* **Material for this exercise**:
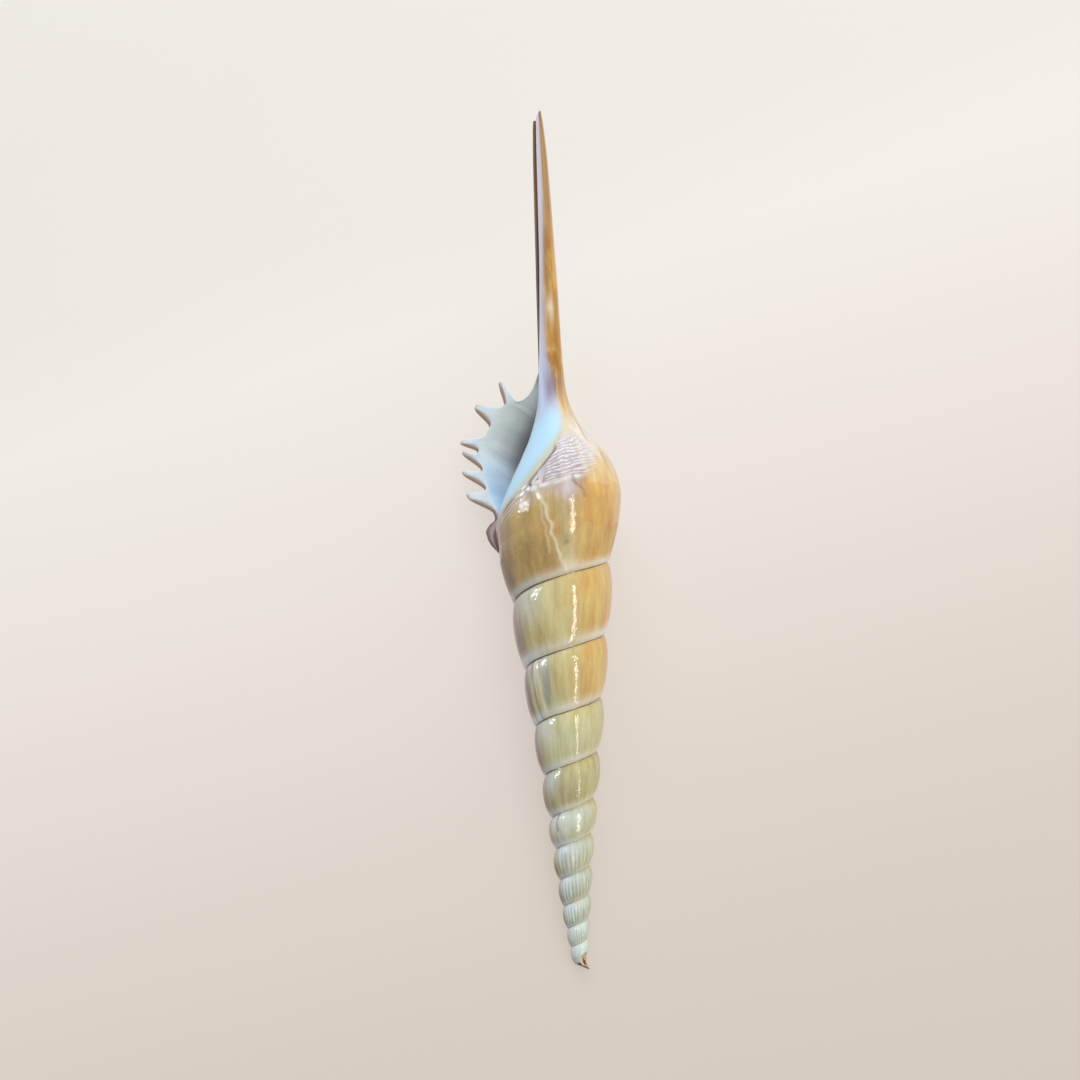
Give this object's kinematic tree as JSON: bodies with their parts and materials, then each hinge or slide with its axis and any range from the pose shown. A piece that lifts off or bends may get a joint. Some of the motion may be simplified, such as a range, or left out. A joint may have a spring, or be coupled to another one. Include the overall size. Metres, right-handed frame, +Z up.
{
  "type": "tibia shell",
  "caption": "Slender spindle-shaped sea snail shell with a tall spire, a spiny outer lip and a long straight canal, lying on its side.",
  "frame": {"origin": "Centre of the bounding box's footprint, on the surface that the shell lies on.", "axes": "+Y along the shell from the apex to the canal tip, +Z up from the surface, the spiny lip towards -X with the aperture facing up and to -X."},
  "size_m": [0.0398, 0.2122, 0.0314],
  "materials": {
    "shell": "glossy natural glaze, olive and golden cream, white at the aperture"
  },
  "bodies": {
    "root": {"shell": "shell"}
  },
  "joints": []
}
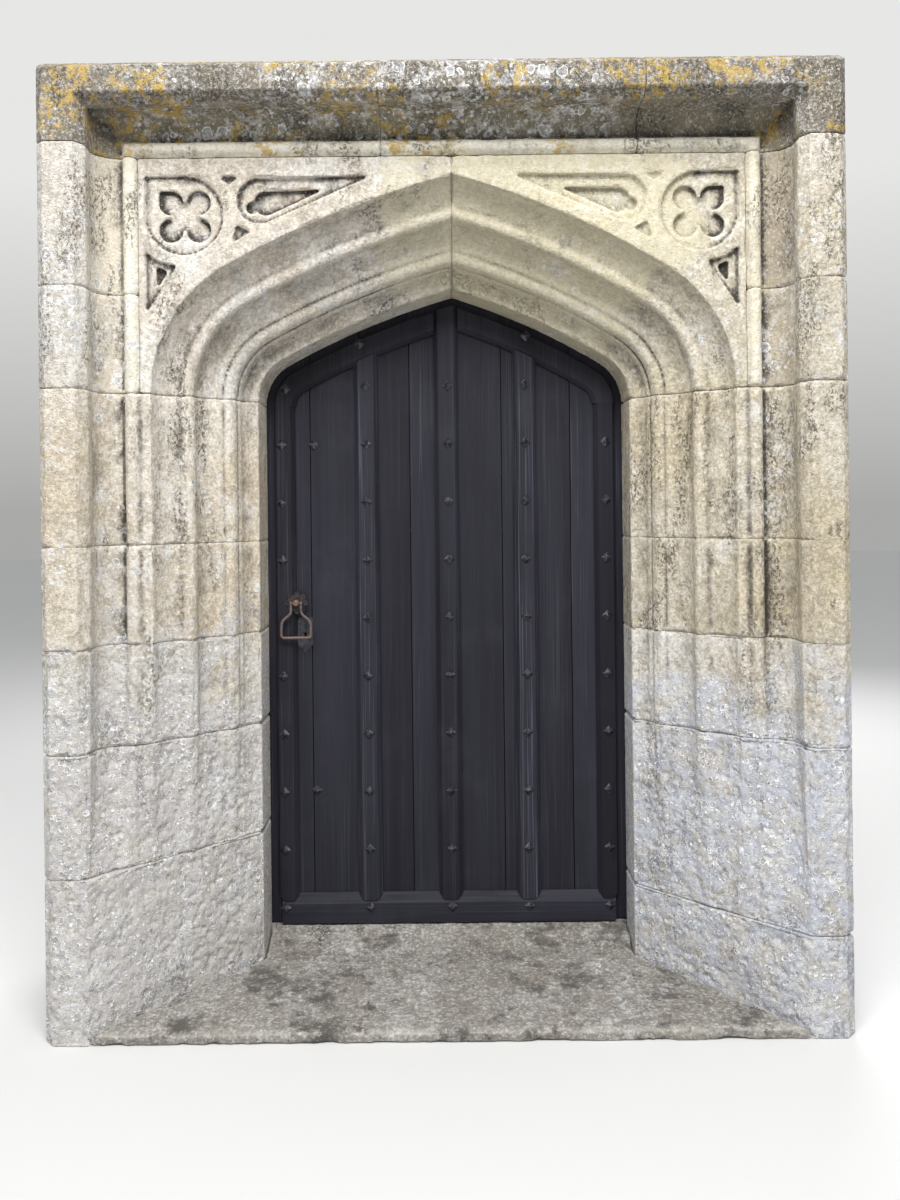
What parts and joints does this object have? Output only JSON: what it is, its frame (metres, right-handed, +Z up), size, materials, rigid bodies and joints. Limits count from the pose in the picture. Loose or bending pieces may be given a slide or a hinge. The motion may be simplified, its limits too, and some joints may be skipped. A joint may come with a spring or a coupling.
{
  "type": "arched plank door in stone door-case",
  "caption": "Studded oak plank door with a four-centred arch, hung on strap hinges in a moulded stone door-case with carved spandrels.",
  "frame": {"origin": "underside of the threshold, in the middle of the doorway, below the front of the leaf's boards", "axes": "+Z up; +X to the right for someone who faces the outside; +Y inwards, the way the leaf opens"},
  "size_m": [2.312, 0.679, 2.818],
  "materials": {
    "stone_upper": "matte",
    "stone_lower": "matte",
    "stone_label": "matte",
    "stone_threshold": "matte",
    "oak_black": "satin",
    "iron_dark": "satin",
    "iron_rusty": "matte"
  },
  "bodies": {
    "frame": {"jamb_left_1": "stone_lower", "jamb_left_2": "stone_lower", "jamb_left_3": "stone_lower", "jamb_left_4": "stone_upper", "jamb_left_5": "stone_upper", "jamb_right_1": "stone_lower", "jamb_right_2": "stone_lower", "jamb_right_3": "stone_lower", "jamb_right_4": "stone_upper", "jamb_right_5": "stone_upper", "side_left_low": "stone_upper", "side_left_high": "stone_upper", "side_right_low": "stone_upper", "side_right_high": "stone_upper", "arch_head_left": "stone_upper", "arch_head_right": "stone_upper", "lintel_left": "stone_label", "lintel_middle": "stone_label", "lintel_right": "stone_label", "threshold": "stone_threshold", "hinge_hook_low": "iron_dark", "hinge_hook_high": "iron_dark", "keeper": "iron_dark"},
    "leaf": {"front_board_1": "oak_black", "front_board_2": "oak_black", "front_board_3": "oak_black", "front_board_4": "oak_black", "front_board_5": "oak_black", "front_board_6": "oak_black", "front_board_7": "oak_black", "back_board_1": "oak_black", "back_board_2": "oak_black", "back_board_3": "oak_black", "back_board_4": "oak_black", "back_board_5": "oak_black", "back_board_6": "oak_black", "back_board_7": "oak_black", "back_board_8": "oak_black", "back_board_9": "oak_black", "back_board_10": "oak_black", "back_board_11": "oak_black", "stile_left": "oak_black", "stile_right": "oak_black", "head_left": "oak_black", "head_right": "oak_black", "bottom_rail": "oak_black", "muntin_left": "oak_black", "muntin_middle": "oak_black", "muntin_right": "oak_black", "door_nails": "iron_dark", "strap_low": "iron_dark", "strap_high": "iron_dark", "rose_plate": "iron_rusty", "escutcheon": "iron_rusty", "lock_case": "iron_dark", "lock_screws": "iron_dark"},
    "handle": {"handle_spindle": "iron_rusty"},
    "ring": {"drop_ring": "iron_rusty"},
    "latch": {"latch_bolt": "iron_dark"},
    "bolt": {"lock_bolt": "iron_dark"}
  },
  "joints": [
    {"name": "leaf_hinge", "type": "hinge", "parent": "frame", "child": "leaf", "pos_m": [0.665, 0.067, 0.11], "axis": [0, 0, -1], "range_deg": [0, 95]},
    {"name": "handle_turn", "type": "hinge", "parent": "leaf", "child": "handle", "pos_m": [-0.506, 0, 1.201], "axis": [0, -1, 0], "range_deg": [0, 45]},
    {"name": "ring_lift", "type": "hinge", "parent": "handle", "child": "ring", "pos_m": [-0.506, -0.0405, 1.201], "axis": [-1, 0, 0], "range_deg": [-4, 85]},
    {"name": "latch_slide", "type": "slide", "parent": "leaf", "child": "latch", "axis": [-1, 0, 0], "range_m": [0, 0.0161]},
    {"name": "lock_bolt_slide", "type": "slide", "parent": "leaf", "child": "bolt", "axis": [-1, 0, 0], "range_m": [0, 0.022]}
  ],
  "couplings": [
    {"joint": "latch_slide", "follows": "handle_turn", "m_per_rad": 0.02037}
  ]
}
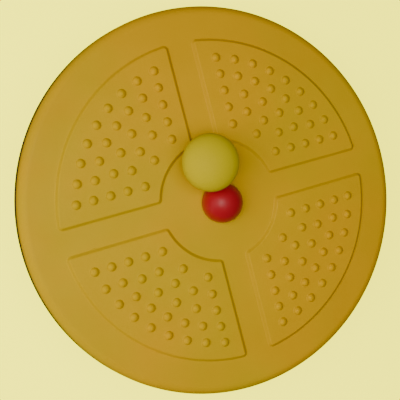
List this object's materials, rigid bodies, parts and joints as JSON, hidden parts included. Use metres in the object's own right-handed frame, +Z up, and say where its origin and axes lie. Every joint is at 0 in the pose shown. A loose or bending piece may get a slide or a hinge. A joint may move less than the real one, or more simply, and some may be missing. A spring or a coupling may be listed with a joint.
{
  "type": "balance board",
  "caption": "Round tilting balance board: textured deck turning on a hub bearing over a universal joint and flat base, with a domed hub cap and a revolving grip knob.",
  "frame": {"origin": "on the floor under the centre of the deck, at the middle of the four feet", "axes": "+Z up through the hub with the deck level; +X and +Y along the deck's two crossing channels; the grip is near +Y"},
  "size_m": [0.58, 0.58, 0.182],
  "materials": {
    "deck_plastic": "satin moulded plastic, mustard yellow",
    "knob_yellow": "glossy moulded plastic, olive yellow",
    "cap_red": "glossy moulded plastic, red",
    "cover_plastic": "fine textured moulded plastic, black",
    "black_paint": "powder coat, black",
    "rubber": "matte black rubber",
    "bright_steel": "turned steel",
    "zinc_plate": "bright zinc plate",
    "nylon": "natural nylon"
  },
  "bodies": {
    "base": {"base_plate": "black_paint", "base_foot_1": "rubber", "base_foot_2": "rubber", "base_foot_3": "rubber", "base_foot_4": "rubber", "stop_buffer_1": "rubber", "stop_buffer_2": "rubber", "stop_buffer_3": "rubber", "stop_buffer_4": "rubber", "lower_yoke": "black_paint", "lower_yoke_bolt_1": "zinc_plate", "lower_yoke_bolt_2": "zinc_plate", "lower_yoke_bolt_3": "zinc_plate", "lower_yoke_bolt_4": "zinc_plate", "lower_pivot_bush_1": "rubber", "lower_pivot_bush_2": "rubber"},
    "pivot_cross": {"cross_spider": "bright_steel", "pivot_circlip_1": "bright_steel", "pivot_circlip_2": "bright_steel", "pivot_circlip_3": "bright_steel", "pivot_circlip_4": "bright_steel"},
    "carriage": {"upper_yoke": "black_paint", "upper_pivot_bush_1": "rubber", "upper_pivot_bush_2": "rubber", "spindle": "bright_steel", "spindle_screw_1": "zinc_plate", "spindle_screw_2": "zinc_plate", "spindle_screw_3": "zinc_plate", "spindle_screw_4": "zinc_plate", "bearing_inner_race": "bright_steel", "spacer_sleeve": "zinc_plate", "cap_carrier_plate": "zinc_plate", "spindle_lock_nut": "zinc_plate", "grip_arm": "bright_steel", "hub_cap": "cap_red", "grip_stud": "bright_steel", "grip_stud_nut": "zinc_plate"},
    "deck": {"deck_top_shell": "deck_plastic", "deck_underside_cover": "cover_plastic", "cover_screw_1": "zinc_plate", "cover_screw_2": "zinc_plate", "cover_screw_3": "zinc_plate", "cover_screw_4": "zinc_plate", "cover_screw_5": "zinc_plate", "cover_screw_6": "zinc_plate", "rim_edge_trim": "rubber", "hub_housing": "bright_steel", "hub_bolt_1": "zinc_plate", "hub_bolt_2": "zinc_plate", "hub_bolt_3": "zinc_plate", "hub_bolt_4": "zinc_plate", "bearing_outer_race": "bright_steel", "bearing_ball_cage": "bright_steel", "bearing_circlip": "bright_steel", "spindle_seal": "rubber"},
    "grip": {"grip_knob": "knob_yellow", "grip_bush": "nylon"}
  },
  "joints": [
    {"name": "tilt_x", "type": "hinge", "parent": "base", "child": "pivot_cross", "pos_m": [0, 0, 0.05], "axis": [1, 0, 0], "range_deg": [-10, 10], "stiffness_Nm_per_rad": 60},
    {"name": "tilt_y", "type": "hinge", "parent": "pivot_cross", "child": "carriage", "pos_m": [0, 0, 0.05], "axis": [0, 1, 0], "range_deg": [-10, 10], "stiffness_Nm_per_rad": 60},
    {"name": "deck_spin", "type": "hinge", "parent": "carriage", "child": "deck", "pos_m": [0, 0, 0.1], "axis": [0, 0, 1], "continuous": true},
    {"name": "grip_spin", "type": "hinge", "parent": "carriage", "child": "grip", "pos_m": [-0.01328, 0.058, 0.15], "axis": [0, 0, 1], "continuous": true}
  ]
}
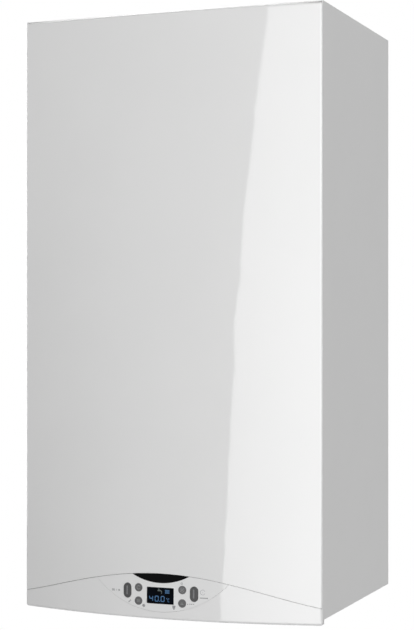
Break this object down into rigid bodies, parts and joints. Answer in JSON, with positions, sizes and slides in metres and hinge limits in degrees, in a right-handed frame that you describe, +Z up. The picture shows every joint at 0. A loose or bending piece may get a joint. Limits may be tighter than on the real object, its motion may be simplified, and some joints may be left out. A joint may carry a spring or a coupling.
{
  "type": "combi boiler",
  "caption": "Wall-hung gas combi boiler with a bowed white front cover, a hinged control tray with keys and a display, and its heating and hot-water works inside.",
  "frame": {"origin": "middle of the wall bracket's screw line, on the wall plane", "axes": "+X to the viewer's right, +Y into the wall, +Z up; the front faces -Y"},
  "size_m": [0.4, 0.3309, 0.783],
  "materials": {
    "white_enamel": "gloss white baked enamel on sheet steel",
    "white_moulding": "gloss white moulded plastic",
    "badge_black": "polished black plastic",
    "display_dark": "smoked clear plastic over a dark display",
    "key_grey": "soft-touch dark grey plastic",
    "galvanised": "galvanised sheet steel",
    "seal_foam": "closed-cell black foam",
    "grommet_rubber": "black rubber",
    "board_green": "green circuit board with solder mask",
    "tray_grey": "grey flame-retardant plastic",
    "vessel_red": "red sprayed enamel",
    "copper": "drawn copper tube",
    "brass": "turned brass",
    "stainless": "stainless steel",
    "composite_black": "glass-filled black plastic",
    "cast_aluminium": "sand-blasted die-cast aluminium",
    "motor_paint": "black sprayed motor paint",
    "ceramic": "glazed white ceramic",
    "flue_white": "white polypropylene",
    "trap_grey": "pale grey polypropylene",
    "impeller_black": "black moulded plastic",
    "knob_red": "red moulded plastic",
    "knob_blue": "blue moulded plastic",
    "rotor_white": "white moulded plastic"
  },
  "bodies": {
    "casing": {"left_side_panel": "white_enamel", "right_side_panel": "white_enamel", "top_panel": "white_enamel", "wall_bracket": "galvanised", "back_frame": "galvanised", "chamber_floor": "galvanised", "tray_hinges": "galvanised", "casing_screws": "galvanised", "door_nuts": "galvanised", "front_seal": "seal_foam", "floor_grommets": "grommet_rubber", "condensate_hose": "grommet_rubber", "air_intake_silencer": "tray_grey", "expansion_vessel": "vessel_red", "exchanger_pipes": "copper", "vessel_pipe": "copper", "gas_inlet_pipe": "copper", "connection_tails": "brass", "filling_tap": "brass", "safety_valve": "brass", "air_vent": "brass", "exchanger_coil": "stainless", "burner_tube": "stainless", "plate_exchanger": "stainless", "exchanger_shell": "composite_black", "flow_manifold": "composite_black", "return_manifold": "composite_black", "diverter_motor": "composite_black", "burner_door": "cast_aluminium", "fan_housing": "cast_aluminium", "mixture_duct": "cast_aluminium", "air_gas_mixer": "cast_aluminium", "gas_valve": "cast_aluminium", "fan_motor": "motor_paint", "pump_motor": "motor_paint", "ignition_electrode": "ceramic", "flue_duct": "flue_white", "flue_collar": "flue_white", "condensate_trap": "trap_grey"},
    "control_tray": {"control_fascia": "white_moulding", "control_island": "white_moulding", "badge_insert": "badge_black", "display_window": "display_dark", "display_board": "board_green", "tray_housing": "tray_grey", "tray_lid": "tray_grey", "main_board": "board_green"},
    "front_cover": {"front_cover": "white_enamel"},
    "fan_wheel": {"fan_impeller": "impeller_black"},
    "pump_wheel": {"pump_impeller": "impeller_black"},
    "diverter": {"diverter_spindle": "impeller_black"},
    "safety_knob": {"safety_knob": "knob_red"},
    "filling_knob": {"filling_knob": "knob_blue"},
    "flow_rotor": {"flow_rotor": "rotor_white"},
    "heating_rocker": {"heating_rocker": "key_grey"},
    "hot_water_rocker": {"hot_water_rocker": "key_grey"},
    "upper_left_button": {"upper_left_button": "key_grey"},
    "lower_left_button": {"lower_left_button": "key_grey"},
    "upper_right_button": {"upper_right_button": "key_grey"},
    "lower_right_button": {"lower_right_button": "key_grey"}
  },
  "joints": [
    {"name": "cover_slide", "type": "slide", "parent": "casing", "child": "front_cover", "axis": [0, -1, 0], "range_m": [0, 0.45]},
    {"name": "tray_hinge", "type": "hinge", "parent": "casing", "child": "control_tray", "pos_m": [0, -0.176, -0.68], "axis": [1, 0, 0], "range_deg": [0, 85]},
    {"name": "fan_spin", "type": "hinge", "parent": "casing", "child": "fan_wheel", "pos_m": [0.124, -0.23, -0.355], "axis": [0, 1, 0], "continuous": true},
    {"name": "pump_spin", "type": "hinge", "parent": "casing", "child": "pump_wheel", "pos_m": [0.112, -0.15, -0.572], "axis": [0, 1, 0], "continuous": true},
    {"name": "diverter_slide", "type": "slide", "parent": "casing", "child": "diverter", "axis": [0, 1, 0], "range_m": [0, 0.008]},
    {"name": "safety_knob_turn", "type": "hinge", "parent": "casing", "child": "safety_knob", "pos_m": [-0.138, -0.17, -0.586], "axis": [0, 1, 0], "range_deg": [0, 90]},
    {"name": "filling_knob_turn", "type": "hinge", "parent": "casing", "child": "filling_knob", "pos_m": [0.1005, -0.095, -0.684], "axis": [0, 0, 1], "range_deg": [0, 540]},
    {"name": "flow_rotor_spin", "type": "hinge", "parent": "casing", "child": "flow_rotor", "pos_m": [0.067, -0.095, -0.65], "axis": [0, 0, 1], "continuous": true},
    {"name": "heating_rocker_tilt", "type": "hinge", "parent": "control_tray", "child": "heating_rocker", "pos_m": [-0.0445, -0.32221, -0.6634], "axis": [1, 0, 0], "range_deg": [-4, 4], "stiffness_Nm_per_rad": 0.05},
    {"name": "hot_water_rocker_tilt", "type": "hinge", "parent": "control_tray", "child": "hot_water_rocker", "pos_m": [0.0445, -0.32221, -0.6634], "axis": [1, 0, 0], "range_deg": [-4, 4], "stiffness_Nm_per_rad": 0.05},
    {"name": "upper_left_button_press", "type": "slide", "parent": "control_tray", "child": "upper_left_button", "axis": [0, 1, 0], "range_m": [0, 0.0012], "stiffness_N_per_m": 600, "springref_m": -0.001},
    {"name": "lower_left_button_press", "type": "slide", "parent": "control_tray", "child": "lower_left_button", "axis": [0, 1, 0], "range_m": [0, 0.0012], "stiffness_N_per_m": 600, "springref_m": -0.001},
    {"name": "upper_right_button_press", "type": "slide", "parent": "control_tray", "child": "upper_right_button", "axis": [0, 1, 0], "range_m": [0, 0.0012], "stiffness_N_per_m": 600, "springref_m": -0.001},
    {"name": "lower_right_button_press", "type": "slide", "parent": "control_tray", "child": "lower_right_button", "axis": [0, 1, 0], "range_m": [0, 0.0012], "stiffness_N_per_m": 600, "springref_m": -0.001}
  ]
}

* **Instructions to follow**: Scan the lines above for "into", then copy every one that has it.

* **Result of this task**:
Break this object down into rigid bodies, parts and joints. Answer in JSON, with positions, sizes and slides in metres and hinge limits in degrees, in a right-handed frame that you describe, +Z up. The picture shows every joint at 0. A loose or bending piece may get a joint. Limits may be tighter than on the real object, its motion may be simplified, and some joints may be left out. A joint may carry a spring or a coupling.
  "frame": {"origin": "middle of the wall bracket's screw line, on the wall plane", "axes": "+X to the viewer's right, +Y into the wall, +Z up; the front faces -Y"},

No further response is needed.